Down went the serapes and up went paintings of Paris street life and a homey array of European kitsch, such as Belgian clogs.
Voila! Dos Amigos became Le Provencal.
(Meanwhile, another sister, Sidonie, opened Ojai’s L’Auberge restaurant with her husband, Paul Franssen. Auberge means country inn in French.)
Orban, who favors tall chef’s hats and starched white aprons, makes regular forays into Santa Barbara and Ventura for fresh seafood. He buys many of his vegetables directly from Fillmore’s farmers. On a recent Friday night, specials included salmon in a crayfish sauce and snowy white halibut with a creamy dill sauce.
Each entree comes ringed with an array of fresh vegetables: cauliflower au gratin, lightly steamed carrots in a delicate orange sauce, steamed broccoli, whipped potatoes and crispy snow peas with a decidedly smoky flavor.
From the beginning, Orban relied mostly on word of mouth. Although he rarely advertises, he says patrons come from all over Ventura County and the Santa Clarita Valley. (Fillmore is a 40-minute drive down California 126 from Newhall and Valencia.) One patron, a police chief, drives out each month from the San Gabriel Valley, Orban says.
County Officials
Le Provencal is also a favorite among Ventura County government officials.
Richard Wittenberg, the county’s chief administrative officer, says he became an Orban fan when the chef worked in Santa Barbara. When Wittenberg learned that the chef had opened his own restaurant in Fillmore, he asked city officials there to track down its name.

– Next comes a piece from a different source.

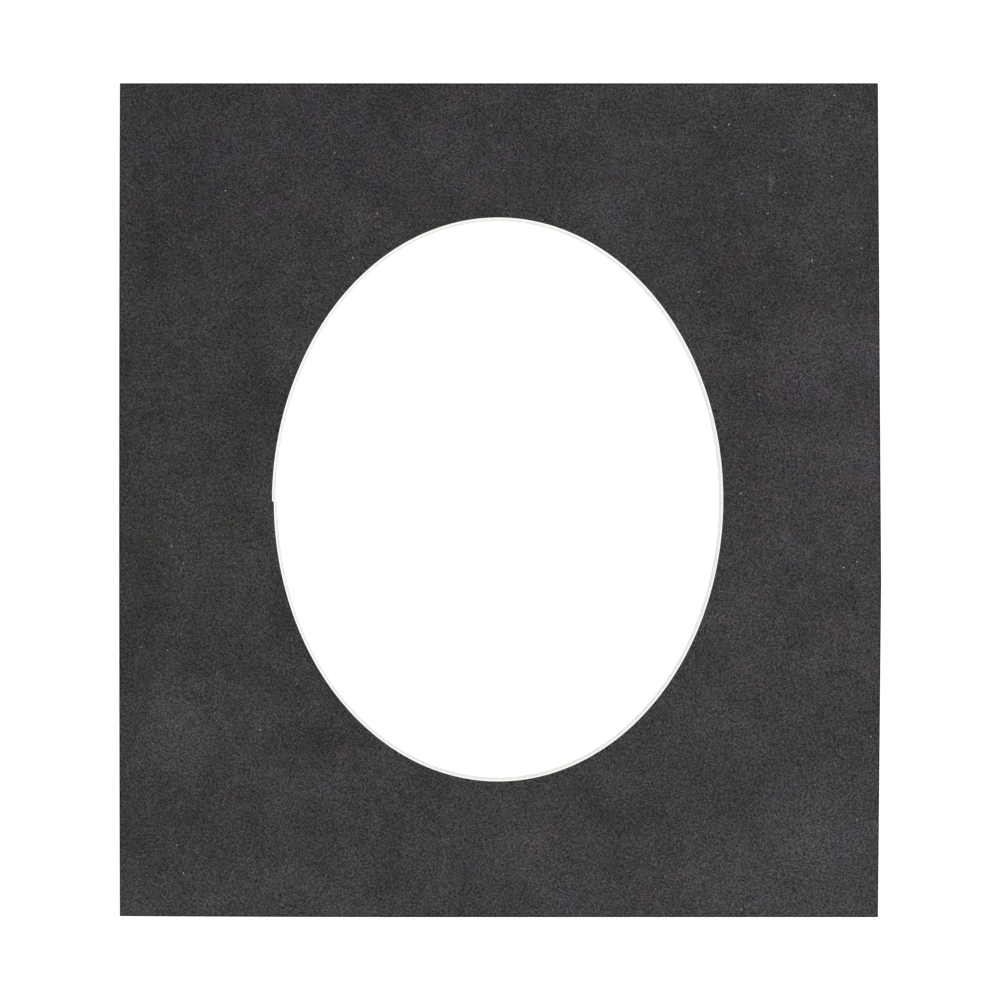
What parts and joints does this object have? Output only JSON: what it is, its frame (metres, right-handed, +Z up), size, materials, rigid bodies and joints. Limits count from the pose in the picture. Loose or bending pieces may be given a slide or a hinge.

“The food is exquisite. It’s pleasing to the palate, and the presentation is lovely,” says Wittenberg, who favors rack of lamb.
The aura of a relaxed, French county inn extends to the service, which is solicitous but very slow.
Prepare to spend several leisurely hours over dinner. But then, on a warm summer night, in those magical hours after the sun goes down and the stars come up, sitting on the cobblestone patio while soft classical music plays and night settles into the gazebo at the park across the street, who’s in a hurry?